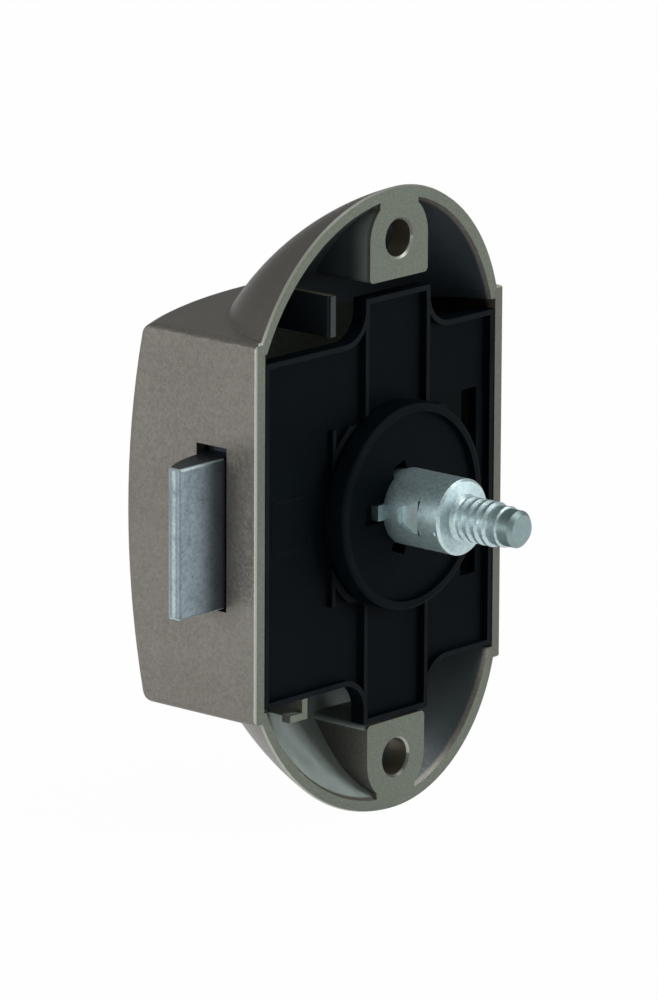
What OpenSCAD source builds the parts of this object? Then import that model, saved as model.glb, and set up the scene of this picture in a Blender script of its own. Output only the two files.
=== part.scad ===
// Push-button lock for a cabinet door: the lock body that sits behind the door.
// Origin: where the spindle axis meets the mounting plane. The door lies towards -Y,
// the latch bolt leaves towards -X and +Z is up. Shown locked: button in, bolt out.

/* [Housing] */
// Reach of the housing from the spindle axis to the latch side
backset = 25; // [24.5:0.5:28]
// Reach of the housing from the spindle axis to the other side
tail_reach = 19.1; // [18.8:0.1:22]
// Height of the box part of the housing
box_height = 46; // [45:0.5:50]
// Depth of the housing on the spindle axis
case_depth = 25.8; // [25.5:0.1:28]
// Wall of the housing
wall = 1.5; // [1.2:0.1:1.8]
// Radius of the crowned back, side to side
crown_across_r = 60; // [55:1:80]
// Radius of the crowned back, top to bottom
crown_along_r = 110; // [100:5:160]
// Rounding where the crowned back meets the top and bottom
end_round = 1.8; // [1:0.1:2.4]
// Rounding where the crowned back meets the sides
side_round = 0.9; // [0.5:0.1:1.2]
// Rounding of the upright edges of the box
edge_round = 0.8; // [0.4:0.1:1.2]
// Rounding of the rim that lies on the door
rim_round = 0.35; // [0.2:0.05:0.4]

/* [Ears] */
// Height of the tip of each ear above the spindle axis
ear_tip = 38; // [37.2:0.1:41]
// Lean of the ear's outside at its tip, from the spindle direction
ear_lean = 19; // [17:1:22]
// Radius of the ear's outside in side view
ear_sweep_r = 36; // [34:1:42]
// How far the ear's ends stand in from the sides of the box
ear_inset = 1.35; // [1:0.05:2]
// Offset of the ear's tip from the spindle axis
ear_shift = 0.3; // [0:0.1:1]
// Distance of the screw holes from the spindle axis
screw_reach = 31.6; // [31:0.1:34]
// Diameter of the screw holes
screw_hole_d = 4.5; // [4:0.1:5]
// Diameter of the recess for the screw head
screw_head_d = 8.6; // [7.5:0.1:9]
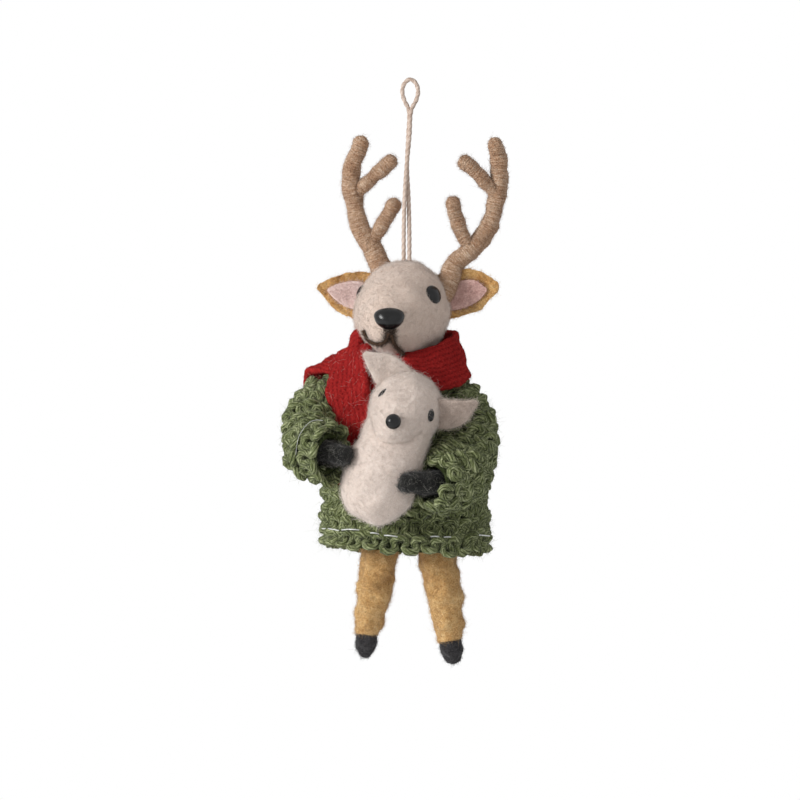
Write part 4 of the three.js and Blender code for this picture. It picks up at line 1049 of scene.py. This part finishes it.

_ _ _

## [What you are asked to do]
Each line above is to be repeated exactly.

## [Final result]
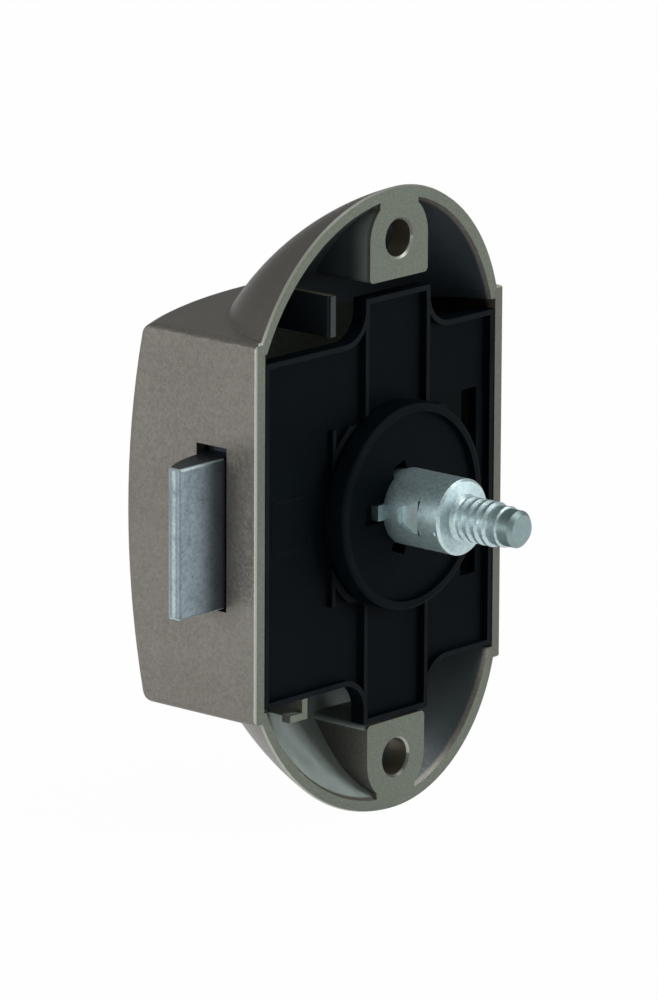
What OpenSCAD source builds the parts of this object? Then import that model, saved as model.glb, and set up the scene of this picture in a Blender script of its own. Output only the two files.
=== part.scad ===
// Push-button lock for a cabinet door: the lock body that sits behind the door.
// Origin: where the spindle axis meets the mounting plane. The door lies towards -Y,
// the latch bolt leaves towards -X and +Z is up. Shown locked: button in, bolt out.

/* [Housing] */
// Reach of the housing from the spindle axis to the latch side
backset = 25; // [24.5:0.5:28]
// Reach of the housing from the spindle axis to the other side
tail_reach = 19.1; // [18.8:0.1:22]
// Height of the box part of the housing
box_height = 46; // [45:0.5:50]
// Depth of the housing on the spindle axis
case_depth = 25.8; // [25.5:0.1:28]
// Wall of the housing
wall = 1.5; // [1.2:0.1:1.8]
// Radius of the crowned back, side to side
crown_across_r = 60; // [55:1:80]
// Radius of the crowned back, top to bottom
crown_along_r = 110; // [100:5:160]
// Rounding where the crowned back meets the top and bottom
end_round = 1.8; // [1:0.1:2.4]
// Rounding where the crowned back meets the sides
side_round = 0.9; // [0.5:0.1:1.2]
// Rounding of the upright edges of the box
edge_round = 0.8; // [0.4:0.1:1.2]
// Rounding of the rim that lies on the door
rim_round = 0.35; // [0.2:0.05:0.4]

/* [Ears] */
// Height of the tip of each ear above the spindle axis
ear_tip = 38; // [37.2:0.1:41]
// Lean of the ear's outside at its tip, from the spindle direction
ear_lean = 19; // [17:1:22]
// Radius of the ear's outside in side view
ear_sweep_r = 36; // [34:1:42]
// How far the ear's ends stand in from the sides of the box
ear_inset = 1.35; // [1:0.05:2]
// Offset of the ear's tip from the spindle axis
ear_shift = 0.3; // [0:0.1:1]
// Distance of the screw holes from the spindle axis
screw_reach = 31.6; // [31:0.1:34]
// Diameter of the screw holes
screw_hole_d = 4.5; // [4:0.1:5]
// Diameter of the recess for the screw head
screw_head_d = 8.6; // [7.5:0.1:9]
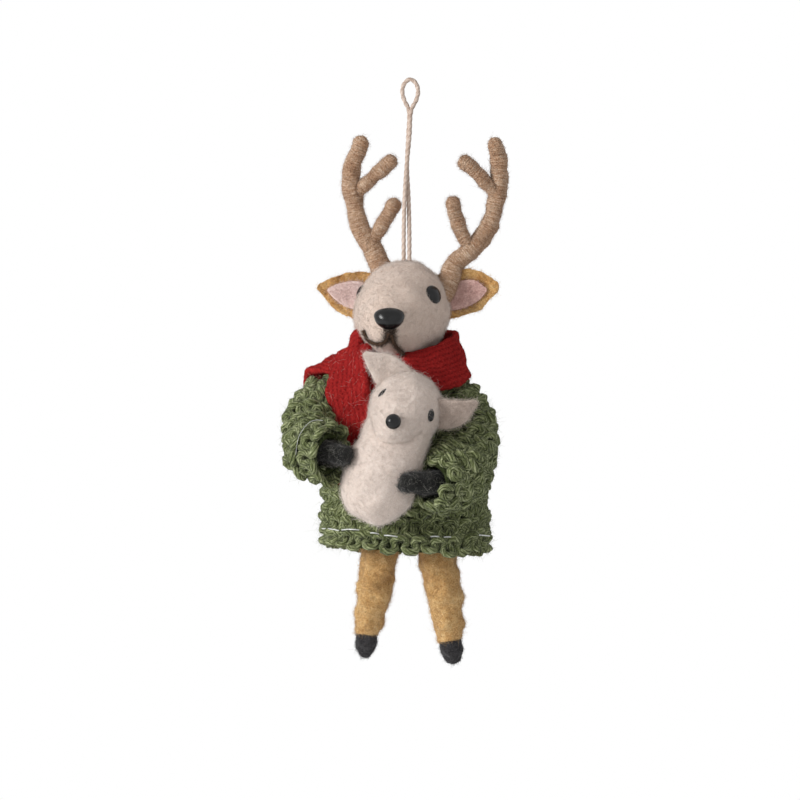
Write part 4 of the three.js and Blender code for this picture. It picks up at line 1049 of scene.py. This part finishes it.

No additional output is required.